Israele: la crisi dei visti continua a colpire sacerdoti e religiosi cattolici
Sono passati anni e, malgrado le promesse del governo israeliano, sacerdoti e suore
che escono da Israele per far ritorno continuano ad aver bisogno di un nuovo visto
di ingresso da parte di un consolato israeliano, che ottengono con grosse difficoltà
e che comunque impone mesi di esasperante attesa per il disbrigo delle pratiche. I
responsabili ecclesiastici di Terra Santa hanno preferito evitare proteste pubbliche,
cercando invece di ottenere un mutamento di linea tramite negoziati discreti con le
autorità civili competenti. Sulla questione Luca Collodi ha intervistato padre
David Maria Jaeger, giurista francescano, appartenente alla Custodia di Terra
Santa:
R. –
Il problema dei visti e dei permessi di soggiorno sta attraversando l’ennesima crisi.
Ogni volta i ritardi, i dinieghi, causano enormi problemi alla pastorale, al funzionamento
della Chiesa. Il problema di fondo è che in Israele non c’è nessuna normativa per
il rilascio dei permessi di ingresso e di soggiorno, eccetto quello che ti dice il
funzionario del giorno allo sportello. Invece ci vuole che ci siano norme che permettano
alla Chiesa di programmare ragionevolmente chi possa essere ammesso, come e quando.

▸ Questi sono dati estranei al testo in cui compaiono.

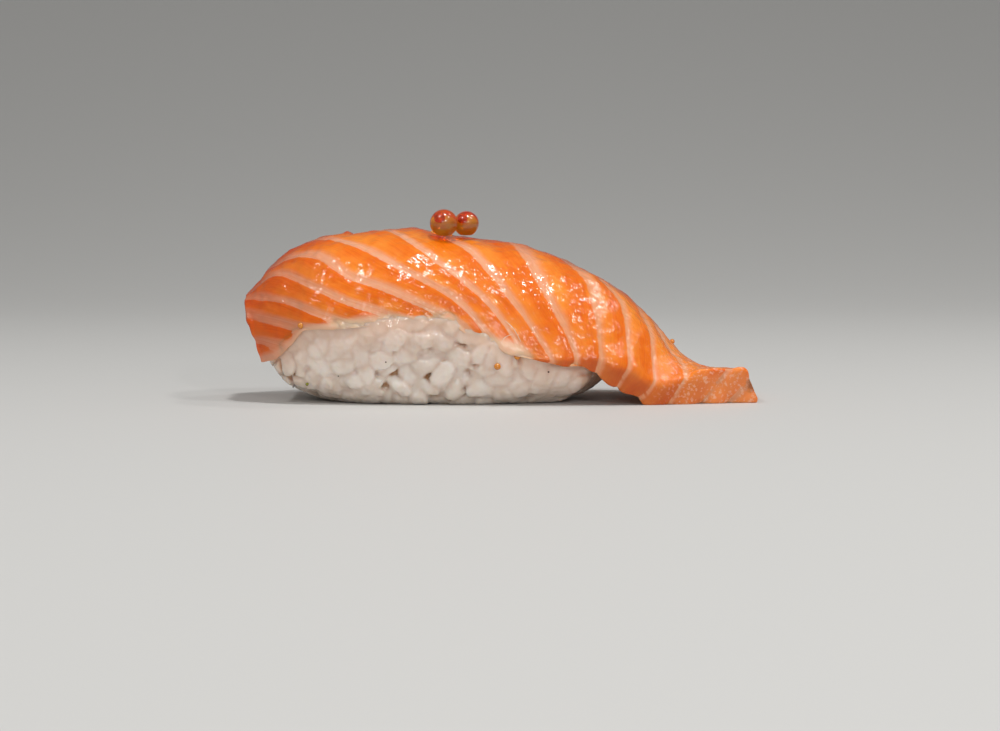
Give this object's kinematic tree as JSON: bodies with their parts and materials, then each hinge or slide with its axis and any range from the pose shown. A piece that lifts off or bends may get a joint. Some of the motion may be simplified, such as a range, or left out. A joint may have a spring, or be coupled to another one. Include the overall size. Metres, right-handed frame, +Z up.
{
  "type": "salmon nigiri",
  "caption": "Salmon nigiri: a striped slice of raw salmon draped over a pressed oblong of rice, its tail flat on the board, with pearls of roe on top.",
  "frame": {"origin": "middle of the base: the centre of the bounding box in plan, at the height of the board it stands on", "axes": "+X along the slice to the tail that lies on the board, +Z up, -Y the front long side"},
  "size_m": [0.0824, 0.0308, 0.0311],
  "materials": {
    "rice": "cooked rice, moist and slightly translucent",
    "salmon": "raw salmon with pale fat lines, wet and slightly translucent",
    "roe": "salmon roe, clear and shiny"
  },
  "bodies": {
    "root": {"rice_ball": "rice", "salmon_slice": "salmon", "roe_pearl_left": "roe", "roe_pearl_right": "roe"}
  },
  "joints": []
}
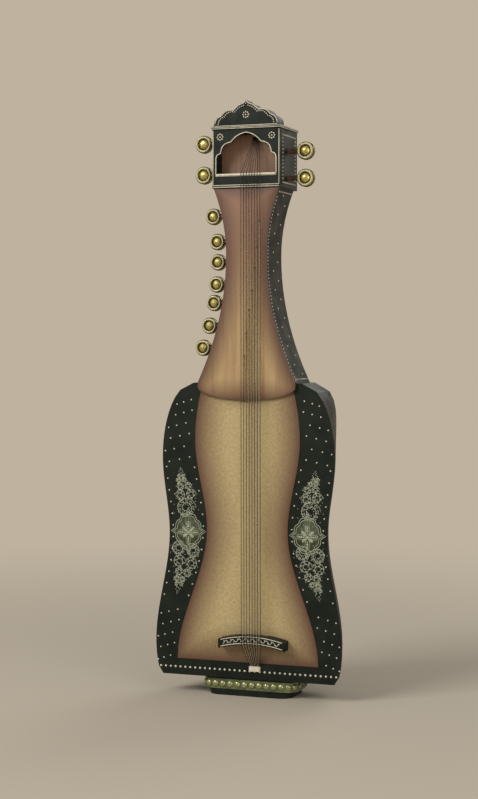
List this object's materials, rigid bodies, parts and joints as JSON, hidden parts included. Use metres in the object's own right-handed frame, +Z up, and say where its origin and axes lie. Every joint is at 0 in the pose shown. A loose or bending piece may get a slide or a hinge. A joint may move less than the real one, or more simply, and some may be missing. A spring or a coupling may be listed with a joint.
{
  "type": "sarod",
  "caption": "Upright lute with a waisted skin belly, arched pegbox, round-headed tuning pegs, bridge, strings and a stepped foot",
  "frame": {"origin": "middle of the foot's underside, on the surface it stands on", "axes": "+X to the viewer's right, +Y to the back, +Z up along the strings"},
  "size_m": [0.316, 0.1245, 0.9543],
  "materials": {
    "dark_lacquer": "black-green lacquer with bone studs",
    "plate_wood": "warm brown polished wood",
    "skin_hide": "stretched hide, brown towards its edge",
    "bone": "aged bone",
    "foot_gilt": "gilt and greenish lacquer with round studs",
    "peg_brass": "turned and polished",
    "shaft_wood": "turned dark hardwood",
    "string_steel": "plain drawn wire"
  },
  "bodies": {
    "instrument": {"sound_box": "dark_lacquer", "front_frame": "dark_lacquer", "neck_shell": "dark_lacquer", "pegbox_shell": "dark_lacquer", "pegbox_front": "dark_lacquer", "cornice": "dark_lacquer", "crest_board": "dark_lacquer", "foot_pad": "dark_lacquer", "foot_base": "dark_lacquer", "bridge": "dark_lacquer", "neck_plate": "plate_wood", "niche_board": "plate_wood", "belly_skin": "skin_hide", "nut": "bone", "tail_block": "bone", "foot_band": "foot_gilt", "playing_string_1": "string_steel", "playing_string_2": "string_steel", "playing_string_3": "string_steel", "playing_string_4": "string_steel", "playing_string_5": "string_steel", "playing_string_6": "string_steel", "playing_string_7": "string_steel", "playing_string_8": "string_steel", "side_string_1": "string_steel", "side_string_2": "string_steel", "side_string_3": "string_steel", "side_string_4": "string_steel", "side_string_5": "string_steel", "side_string_6": "string_steel", "side_string_7": "string_steel"},
    "main_peg_left_1": {"main_peg_left_1_shaft": "shaft_wood", "main_peg_left_1_head": "peg_brass"},
    "main_peg_left_2": {"main_peg_left_2_shaft": "shaft_wood", "main_peg_left_2_head": "peg_brass"},
    "main_peg_right_1": {"main_peg_right_1_shaft": "shaft_wood", "main_peg_right_1_head": "peg_brass"},
    "main_peg_right_2": {"main_peg_right_2_shaft": "shaft_wood", "main_peg_right_2_head": "peg_brass"},
    "side_peg_1": {"side_peg_1_shaft": "shaft_wood", "side_peg_1_head": "peg_brass"},
    "side_peg_2": {"side_peg_2_shaft": "shaft_wood", "side_peg_2_head": "peg_brass"},
    "side_peg_3": {"side_peg_3_shaft": "shaft_wood", "side_peg_3_head": "peg_brass"},
    "side_peg_4": {"side_peg_4_shaft": "shaft_wood", "side_peg_4_head": "peg_brass"},
    "side_peg_5": {"side_peg_5_shaft": "shaft_wood", "side_peg_5_head": "peg_brass"},
    "side_peg_6": {"side_peg_6_shaft": "shaft_wood", "side_peg_6_head": "peg_brass"},
    "side_peg_7": {"side_peg_7_shaft": "shaft_wood", "side_peg_7_head": "peg_brass"}
  },
  "joints": [
    {"name": "main_peg_left_1_turn", "type": "hinge", "parent": "instrument", "child": "main_peg_left_1", "pos_m": [0, -0.008, 0.891], "axis": [1, 0, 0], "continuous": true},
    {"name": "main_peg_left_2_turn", "type": "hinge", "parent": "instrument", "child": "main_peg_left_2", "pos_m": [0, -0.008, 0.841], "axis": [1, 0, 0], "continuous": true},
    {"name": "main_peg_right_1_turn", "type": "hinge", "parent": "instrument", "child": "main_peg_right_1", "pos_m": [0, -0.008, 0.875], "axis": [1, 0, 0], "continuous": true},
    {"name": "main_peg_right_2_turn", "type": "hinge", "parent": "instrument", "child": "main_peg_right_2", "pos_m": [0, -0.008, 0.832], "axis": [1, 0, 0], "continuous": true},
    {"name": "side_peg_1_turn", "type": "hinge", "parent": "instrument", "child": "side_peg_1", "pos_m": [0, -0.004, 0.774], "axis": [1, 0, 0], "continuous": true},
    {"name": "side_peg_2_turn", "type": "hinge", "parent": "instrument", "child": "side_peg_2", "pos_m": [0, -0.004, 0.733], "axis": [1, 0, 0], "continuous": true},
    {"name": "side_peg_3_turn", "type": "hinge", "parent": "instrument", "child": "side_peg_3", "pos_m": [0, -0.004, 0.7], "axis": [1, 0, 0], "continuous": true},
    {"name": "side_peg_4_turn", "type": "hinge", "parent": "instrument", "child": "side_peg_4", "pos_m": [0, -0.004, 0.664], "axis": [1, 0, 0], "continuous": true},
    {"name": "side_peg_5_turn", "type": "hinge", "parent": "instrument", "child": "side_peg_5", "pos_m": [0, -0.004, 0.634], "axis": [1, 0, 0], "continuous": true},
    {"name": "side_peg_6_turn", "type": "hinge", "parent": "instrument", "child": "side_peg_6", "pos_m": [0, -0.004, 0.597], "axis": [1, 0, 0], "continuous": true},
    {"name": "side_peg_7_turn", "type": "hinge", "parent": "instrument", "child": "side_peg_7", "pos_m": [0, -0.004, 0.561], "axis": [1, 0, 0], "continuous": true}
  ]
}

Nell’accordo fondamentale con la Santa Sede del ’93, sarebbe stato previsto in linea
di massima il diritto della Chiesa a dispiegare il proprio personale nelle proprie
istituzioni. Risulterebbe un impegno comune di negoziare un patto circa questa normativa
e questo impegno è stato esplicitato tra le parti già nel marzo del ’94. Risulta che
c’era un accordo procedurale di negoziare precisamente un patto sulle norme per il
rilascio di questi permessi. Il che fino ad oggi non è avvenuto.
D.
– Al momento, la situazione praticamente come si svolge sul campo? Un sacerdote che
si deve muovere cosa fa?
R. – Attualmente ci sono
molti che attendono il rilascio dei visti. In casa mia c’è un sacerdote siro-cattolico,
destinato alla cura pastorale dei siri-cattolici di Gerusalemme. E’ l’unico sacerdote
abilitato al rito che vive lì, ma invece lui non può partire per Israele perché non
ha ricevuto il visto e non c'è nessuna indicazione se lo riceverà, quando lo riceverà
e come o che cosa dovrebbe ancora fare per riceverlo. Ci sono anche altri, molti dei
quali hanno ricevuto il visto per un solo anno o un solo ingresso. Per esempio, se
devono lasciare il Paese non possono rientrare, se non avendo fatto una nuova domanda.